His answer turns out to be that we should dig deeper, remaking not just the economy but the society it sprang from. It's all very well talking about "good capitalism" but, he argues, that's impossible "without good people, living good lives" in a culture that preferably doesn't revolve around what he sees as an unholy trinity of individualism, freedom and choice.

To the lay reader who doesn't know their Hayek from their Hobbes, the opening sections of this book will be hard going. Even for those with a working knowledge of political philosophy, reading it can feel at times like being on a train that passes through some pretty long stretches of tunnel before emerging into daylight.

Once there, however, there are some brilliantly illuminated patches, including his definition of the concept of a "decent society" (borrowed from the Israeli philosopher Avishai Margalit) as being one that does not humiliate its members. That doesn't just mean respecting their human rights but not allowing individuals to be exploited at work, or homeless, or degradingly poor, or demonised for being poor and thus for demonstrating rather inconveniently that markets don't actually cure all ills. What the current argument lacks, in Marquand's view, is a moral dimension, an understanding that first you need a decent society run according to ethical beliefs and practices, where money ceases to be worshipped quite so fawningly and people have more regard for one another. Only from such a healthy society can a healthier economy grow.

After all, as he points out, the prophets of the free market go to great lengths to create a moral structure for it: to separate deserving from undeserving, to "tell the ultra-rich that they are entitled to their riches, and assure the aspirant middle and working classes that if they obey its precepts they too will be rich, or at least richer". Their opponents too should be unafraid of saying that some individual decisions are intrinsically better than others, rather than clinging to the liberal principle that there's no such thing as a bad choice.

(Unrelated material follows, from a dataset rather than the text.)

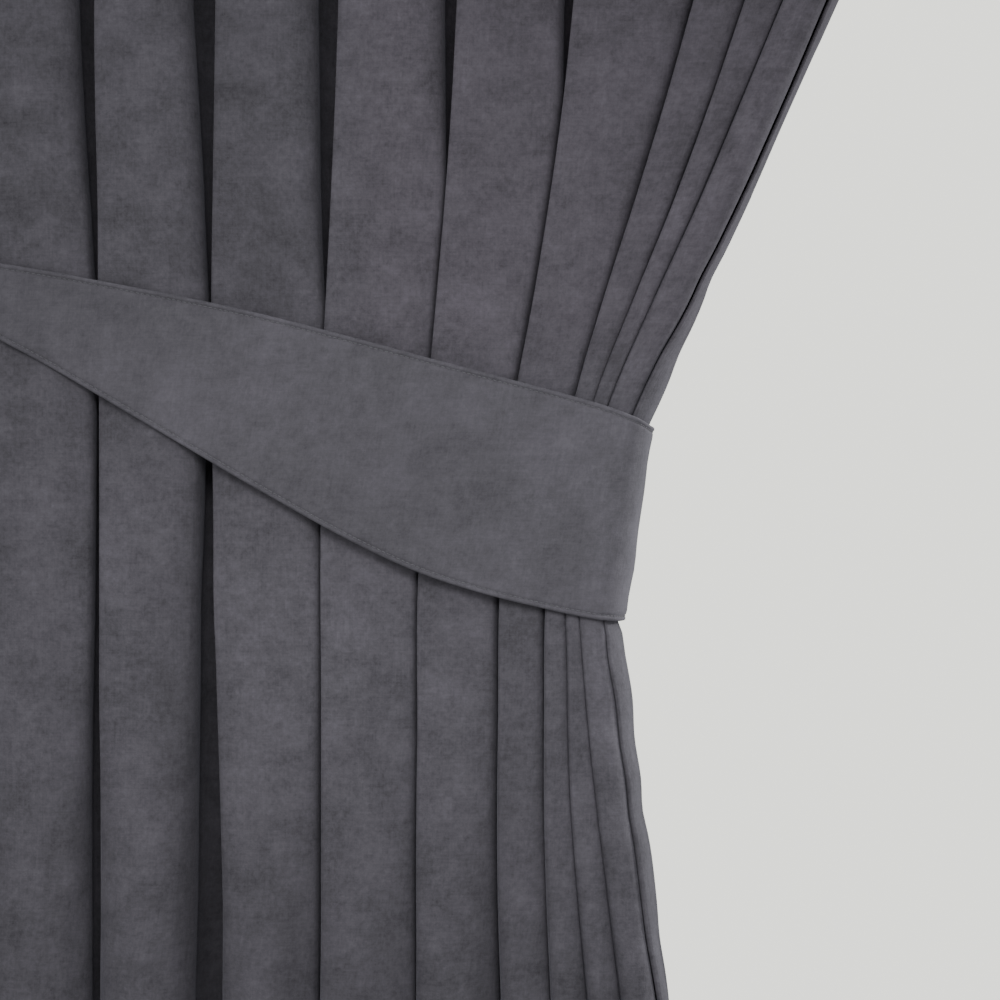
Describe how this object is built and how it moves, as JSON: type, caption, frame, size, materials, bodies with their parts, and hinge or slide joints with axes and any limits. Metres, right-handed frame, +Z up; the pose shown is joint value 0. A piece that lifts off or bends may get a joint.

This Blue Labour-ish emphasis on personal morality and the crumbling institutions that once held society together – the family, the trade union movement, the church – can easily sound nostalgic for a golden age that, assuming it ever really existed, is never coming back. But Marquand argues that it isn't actually impossible to reverse the tide, or we could never have got from the 1950s to here. We got ourselves into this mess, he says sternly, by buying into the idea of hedonistic individualism in the first place: "We and not just the bankers were the authors of the wildly over-leveraged economy that crashed." So surely we can get ourselves out of it, too. All we need to do is "revisit the connection between economic and moral life that preoccupied the clerisy of the 19th and early 20th centuries, not to mention the authors of the Book of Deuteronomy, St Thomas Aquinas and Martin Luther". Which sounds terrific: but ask what that might mean in practice, and before long sadly you're struggling to nail the proverbial jelly to the wall.

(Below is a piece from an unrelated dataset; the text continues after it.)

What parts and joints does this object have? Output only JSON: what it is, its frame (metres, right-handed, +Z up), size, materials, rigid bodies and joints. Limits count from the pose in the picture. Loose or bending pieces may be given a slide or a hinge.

It would be unfair to expect a detailed manifesto, even though as a former Labour MP and adviser to the European Commission Marquand isn't just another ivory-tower academic. But we are pretty familiar now with an analysis of what is wrong with Britain that links together appalling levels of income inequality, overpaid bankers, tax-dodging corporates, Tony Blair, the Iraq and Afghanistan wars (which make a guest appearance here as an example of why one should never forget history), a shallow and materialist celebrity-fixated culture and Rupert Murdoch. The tale doesn't get much less shocking with each retelling, but there comes a point where you can't just keep retelling it, where calling, as Marquand does in his final chapter, for a "national conversation" sounds dangerously like a cop-out after six years in which it sometimes feels as if we've talked about little else.

If we should be unafraid to condemn bad choices, which choices are to be deemed bad? After all, no mainstream party in Britain and few individuals are liberal enough to say that anything goes: debate tends to rage instead over which specific choices – lone motherhood, for example, or not paying corporate tax – are wrong. Yet Marquand doesn't spell things out.

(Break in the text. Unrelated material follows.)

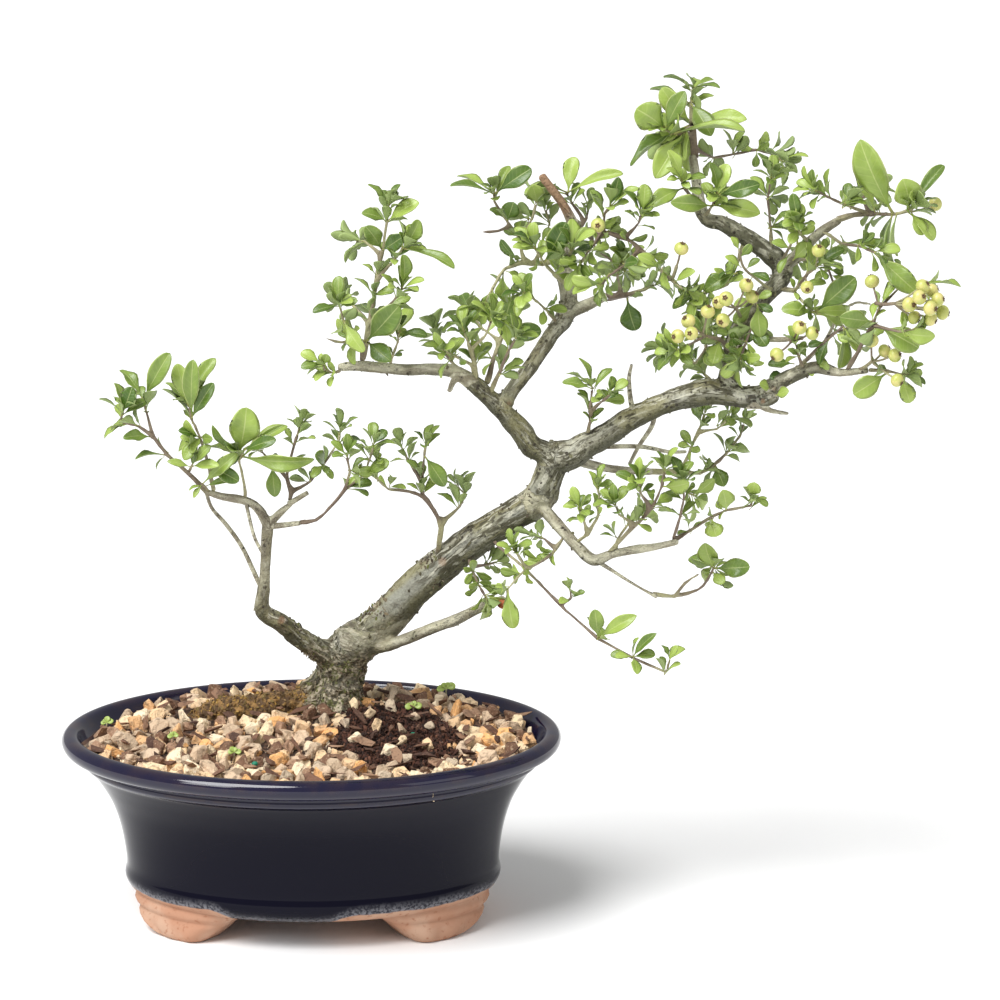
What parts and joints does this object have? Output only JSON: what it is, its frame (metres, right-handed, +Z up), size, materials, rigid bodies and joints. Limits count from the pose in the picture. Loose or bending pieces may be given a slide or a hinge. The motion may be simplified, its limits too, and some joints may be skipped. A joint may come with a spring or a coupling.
{
  "type": "potted bonsai",
  "caption": "Firethorn bonsai with leafy shoots and unripe berries, leaning out of a glazed oval pot on feet, with soil, a gravel top layer and covered drainage holes.",
  "frame": {"origin": "bottom middle of the whole object's box, in the plane of the pot's feet", "axes": "+X to the picture's right, along the pot's length and the way the tree leans; -Y towards the viewer; +Z up"},
  "size_m": [0.4194, 0.186, 0.401],
  "materials": {
    "glaze": "glossy dark glaze over bare clay feet",
    "screen": "moulded mesh",
    "soil": "crumbly and damp",
    "gravel": "loose matte grains",
    "bark": "rough bark with algae",
    "foliage": "semi-gloss leaves on thin twigs",
    "berry": "smooth unripe fruit"
  },
  "bodies": {
    "root": {"pot": "glaze", "drain_screen_left": "screen", "drain_screen_right": "screen", "soil": "soil", "gravel": "gravel", "trunk_and_branches": "bark", "shoot_left_tip": "foliage", "shoot_left_b": "foliage", "shoot_left_c": "foliage", "shoot_left_inner": "foliage", "shoot_left_low": "foliage", "shoot_middle": "foliage", "shoot_arm_tip": "foliage", "shoot_topleft": "foliage", "shoot_arm_sprig": "foliage", "shoot_elbow_front": "foliage", "shoot_elbow_low": "foliage", "shoot_elbow_back": "foliage", "shoot_elbow_mid": "foliage", "shoot_rise_left": "foliage", "shoot_rise_mid": "foliage", "shoot_rise_low": "foliage", "shoot_rise_top": "foliage", "shoot_front": "foliage", "shoot_side": "foliage", "shoot_right_top": "foliage", "shoot_right_low_left": "foliage", "shoot_right_low_right": "foliage", "shoot_riser_shoot": "foliage", "shoot_right_arm": "foliage", "shoot_right_arm_near": "foliage", "shoot_far_a": "foliage", "shoot_far_b": "foliage", "shoot_limb_tip": "foliage", "shoot_fork": "foliage", "shoot_riser_left": "foliage", "shoot_riser_left_back": "foliage", "shoot_riser_dark": "foliage", "shoot_riser_mid": "foliage", "shoot_riser_right": "foliage", "shoot_riser_right_back": "foliage", "shoot_pruned_tip": "foliage", "shoot_limb_end_up": "foliage", "shoot_behind": "foliage", "shoot_lower_twig": "foliage", "shoot_lower_rise_a": "foliage", "shoot_lower_mid": "foliage", "shoot_lower_far": "foliage", "shoot_low_cluster": "foliage", "shoot_limb_sprig": "foliage", "shoot_under": "foliage", "shoot_under_b": "foliage", "shoot_long_twig": "foliage", "berries_right": "berry", "berries_lower_right": "berry", "berries_middle": "berry", "berries_left_a": "berry", "berries_left_b": "berry", "berries_single_front": "berry", "berries_single_centre": "berry"}
  },
  "joints": []
}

It seems likely, too, that if we are to recreate a sense of social solidarity now it won't be by the same means as half a century ago: we're probably not going back to an era of mass union membership, lifelong marriage and religious guilt, which means we will need new institutions and causes that do a similar job of bringing us together. Among the beacons of hope Marquand sees for a more decent future are the emergence of the Occupy movement, UK Uncut, the living wage campaign, the environmental barrister Polly Higgins calling for a new offence of ecocide (damaging ecosystems on an epic enough scale to jeopardise populations) and rather more surprisingly, the Women's Institute campaign to save honeybees. All show, he argues, that the idea of a common good is alive and well and that some people are already trying to reinvent it, even if none of these ideas amounts to a coherent political vision.

But that doesn't answer the question that floored Occupy, which is how you persuade a critical mass of other people – many of whom doubtless quite enjoy having choices, and freedom to pursue their own pleasures – to sign up. To put it in the words of Milton, as Marquand does, how do you get people to choose "strenuous liberty" – the huge effort and risk involved in remaking society along radically different lines, and weaning ourselves off the rewards of economic growth – instead of "bondage with ease", or the devil we know? And in a globalised economy, even if Britain could somehow learn not to be evil, how would we deal with discovering that not everybody's quite so enlightened?

Marquand must be right that bad corporate behaviour didn't just spring from nowhere; that on some level it reflects the values of our age. It's almost impossible to argue with the ideal of a decent society; hard to disagree that some aspects of the one in which we live are frankly obscene. But then "don't be evil" was always a great idea. It's just that putting it into practice seems to be so much harder than anyone thought.